- Thornberry Thornberry
- Coordinates: 34°03′29″N 98°23′21″W﻿ / ﻿34.05806°N 98.38917°W
- Country: United States
- State: Texas
- County: Clay
- Elevation: 1,001 ft (305 m)
- Time zone: UTC-6 (Central (CST))
- • Summer (DST): UTC-5 (CDT)
- Area code: 940
- GNIS feature ID: 1380658

= Thornberry, Texas =

Thornberry is an unincorporated community in Clay County, Texas, United States. According to the Handbook of Texas, the community had a population of 60 in 2000. It is located within the Wichita Falls metropolitan area.

==History==
The community was first known as Illinois Colony when it was founded in 1890 by people who moved to the area from Illinois.
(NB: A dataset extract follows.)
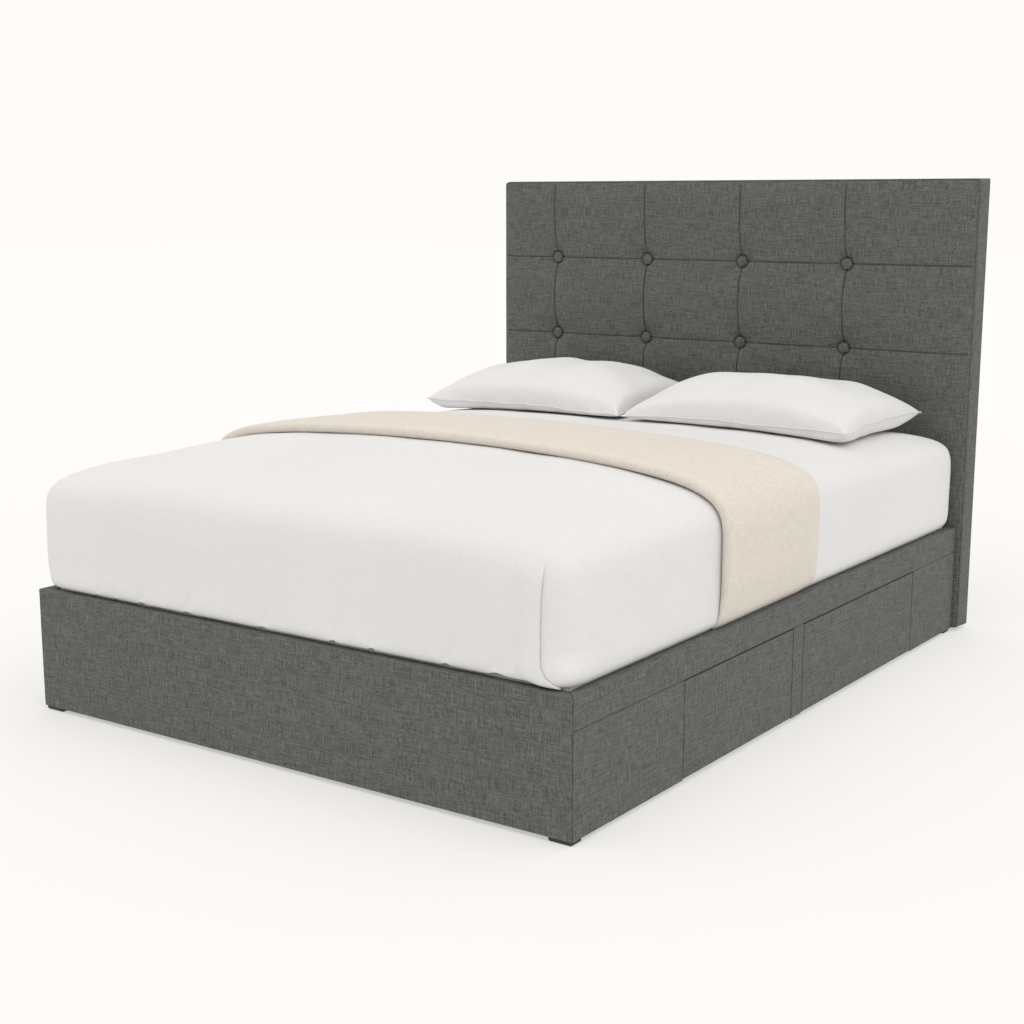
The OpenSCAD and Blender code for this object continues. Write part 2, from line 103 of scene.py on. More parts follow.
def move_points(piece: Piece, points: np.ndarray) -> None:
    """Put a piece's vertices in new places."""
    piece.data.vertices.foreach_set("co", points.astype(np.float32).ravel())
    piece.data.update()


def joined_rows(rows: Sequence[np.ndarray], flip: bool) -> tuple[np.ndarray, np.ndarray]:
    """Join rows of points, all of the same length, into a sheet.

    Args:
        rows: the rows.
        flip: whether the quads start along the row, not across it.

    Returns:
        The sheet's points and quads.
    """
    number = np.arange(len(rows) * len(rows[0])).reshape(len(rows), -1)
    a, b, c, d = number[:-1, :-1], number[1:, :-1], number[1:, 1:], number[:-1, 1:]
    corners = (a, d, c, b) if flip else (a, b, c, d)
    return np.concatenate(rows), np.stack([k.ravel() for k in corners], axis=1)


def box_lattice(xs: np.ndarray, ys: np.ndarray, zs: np.ndarray) -> tuple[np.ndarray, np.ndarray]:
    """Cover a box with quads that follow three lists of grid lines.

    Args:
        xs: grid lines along X, in rising order.
        ys: grid lines along Y.
        zs: grid lines along Z.

    Returns:
        The points on the box's surface and the quads between them, facing outwards.
    """
    counts = (len(xs), len(ys), len(zs))
    number = np.arange(math.prod(counts)).reshape(counts)
    quads = []
    for axis in range(3):
        for end in (0, -1):
            sheet = np.take(number, end, axis=axis)
            a, b, c, d = sheet[:-1, :-1], sheet[1:, :-1], sheet[1:, 1:], sheet[:-1, 1:]
            outwards = (end == -1) != (axis == 1)
            corners = (a, b, c, d) if outwards else (a, d, c, b)
            quads.append(np.stack([k.ravel() for k in corners], axis=1))
    faces = np.concatenate(quads)
    used, faces = np.unique(faces, return_inverse=True)
    i, j, k = np.unravel_index(used, counts)
    return np.stack([xs[i], ys[j], zs[k]], axis=1).astype(float), faces.reshape(-1, 4)


def grid_lines(low: float, high: float, step: float, edge: float, extra: Sequence[float] = ()) -> np.ndarray:
    """Space grid lines along one side, closer together where the edges are rounded.

    Args:
        low: the side's start.
        high: the side's end.
        step: the spacing away from the edges.
        edge: the edges' radius.
        extra: more lines, such as those along a seam.

    Returns:
        The lines in rising order, none nearer to another than a fifth of a millimetre.
    """
    inner = np.linspace(low + edge, high - edge, max(2, round((high - low - 2 * edge) / step) + 1))
    rounds = np.array([0.0, 0.22, 0.45, 0.7, 1.3, 2.2]) * edge
    lines = np.sort(np.concatenate([inner, low + rounds, high - rounds, np.asarray(extra, float)]))
    keep = np.concatenate([[True], np.diff(lines) > 0.2 * MM])
    lines = lines[keep]
    lines[-1] = high
    return lines


def round_edges(
    points: np.ndarray, low: np.ndarray, high: np.ndarray, radius: float | np.ndarray
) -> np.ndarray:
    """Round the edges and corners of points on a box.

    Args:
        points: points on the box's surface.
        low: the box's lowest corner.
        high: the box's highest corner.
        radius: the edges' radius, for all or for each point.

    Returns:
        The moved points.
    """
    heart = np.clip(points, low + radius, high - radius)
    out = points - heart
    length = np.maximum(np.linalg.norm(out, axis=1, keepdims=True), 1e-9)
    return heart + out / length * radius


def smoothstep(values: np.ndarray, start: float, end: float) -> np.ndarray:
    """Rise smoothly from 0 at start to 1 at end."""
    t = np.clip((values - start) / (end - start), 0, 1)
    return t * t * (3 - 2 * t)


def ripples(points: np.ndarray, wavelength: float, seed: int, waves: int = 9) -> np.ndarray:
    """Make a soft random relief from waves in seeded directions.

    Args:
        points: where it is wanted.
        wavelength: the waves' typical length.
        seed: the random seed.
        waves: how many waves are added.

    Returns:
        A value of about -1 to 1 for each point.
    """
    rng = np.random.default_rng(seed)
    total = np.zeros(len(points))
    for _ in range(waves):
        direction = rng.normal(size=3)
        direction /= np.linalg.norm(direction)
        length = wavelength * rng.uniform(0.6, 1.6)
        total += np.sin(points @ direction * (2 * math.pi / length) + rng.uniform(0, 2 * math.pi))
    return total / math.sqrt(waves)


def tube(points: np.ndarray, radius: float, sides: int = 8) -> tuple[np.ndarray, np.ndarray]:
    """Sweep a round cord along a closed loop of points.

    Args:
        points: the loop, without its first point repeated.
        radius: the cord's radius.
        sides: how many sides it has.

    Returns:
        The cord's points and quads.
    """
    count = len(points)
    along = np.roll(points, -1, axis=0) - np.roll(points, 1, axis=0)
    along /= np.maximum(np.linalg.norm(along, axis=1, keepdims=True), 1e-9)
    out = points - points.mean(axis=0)
    out -= (out * along).sum(axis=1, keepdims=True) * along
    out /= np.maximum(np.linalg.norm(out, axis=1, keepdims=True), 1e-9)
    up = np.cross(along, out)
    turns = np.arange(sides) * FULL_TURN / sides
    rings = (
        points[:, None, :]
        + radius * np.cos(turns)[None, :, None] * out[:, None, :]
        + radius * np.sin(turns)[None, :, None] * up[:, None, :]
    )
    number = np.arange(count * sides).reshape(count, sides)
    after, beside = np.roll(number, -1, axis=0), np.roll(number, -1, axis=1)
    across = np.roll(after, -1, axis=1)
    faces = np.stack([number.ravel(), after.ravel(), across.ravel(), beside.ravel()], axis=1)
    return rings.reshape(-1, 3), faces


def merged(parts: Sequence[Mesh]) -> Mesh:
    """Join several meshes into one.

    Args:
        parts: the points and faces of each.

    Returns:
        The points and faces of all of them.
    """
    points, faces, start = [], [], 0
    for part_points, part_faces in parts:
        points.append(part_points)
        faces += [[i + start for i in face] for face in part_faces]
        start += len(part_points)
    return np.concatenate(points), faces


def thicken(piece: Piece, thickness: float, offset: float = -1.0) -> None:
    """Give a sheet its cloth thickness.

    Args:
        piece: the sheet.
        thickness: the cloth's thickness.
        offset: -1 for inwards, 0 for half to each side.
    """
    solid = piece.modifiers.new("cloth_thickness", "SOLIDIFY")
    solid.thickness = thickness
    solid.offset = offset


def subdivide(piece: Piece) -> None:
    """Smooth a piece with one level of subdivision."""
    surface = piece.modifiers.new("smooth_cloth", "SUBSURF")
    surface.levels = surface.render_levels = 1


def finish_piece(piece: Piece, material: bpy.types.Material, slot: str, body: str, *nodes: str) -> None:
    """Dress a piece, put it on its body and hide the CAD nodes that it stands for.

    Args:
        piece: the piece, in place.
        material: its finish.
        slot: not used.
        body: the body that it rides on.
        nodes: the CAD nodes that it replaces.
    """
    piece.data.materials.clear()
    piece.data.materials.append(material)
    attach(piece, body)
    if nodes:
        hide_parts(*nodes)
    LOG.info("%s: %d points on %s", piece.name, len(piece.data.vertices), body)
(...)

However, it was renamed Thornberry within a few years of its inception, in honor of Amos Thornberry, a prominent settler and devoted orchardist who brought large-scale orchard-based agriculture to the county. The village had a post office by 1891, but it closed in 1908. A planned train line that would have connected Wichita Falls to Thornberry was never built. The 1930s and 1940s population list showed 20 people living there. Locally, there were two rated enterprises in the late 1940s and four in the mid-1930s. Thornberry recorded 60 residents between the late 1950s when the village had three businesses, and 2000 when it had none. The population in the community is expected to break 100 by 2057.

On August 18, 2007, an F1 tornado struck Thornberry.

==Geography==
Thornberry is located at the intersection of Farm to Market Roads 2393 and 171, 12 mi northeast of Wichita Falls in northwestern Clay County.

==Education==
Thornberry is served by the Burkburnett Independent School District. It is zoned for I.C. Evans Elementary School.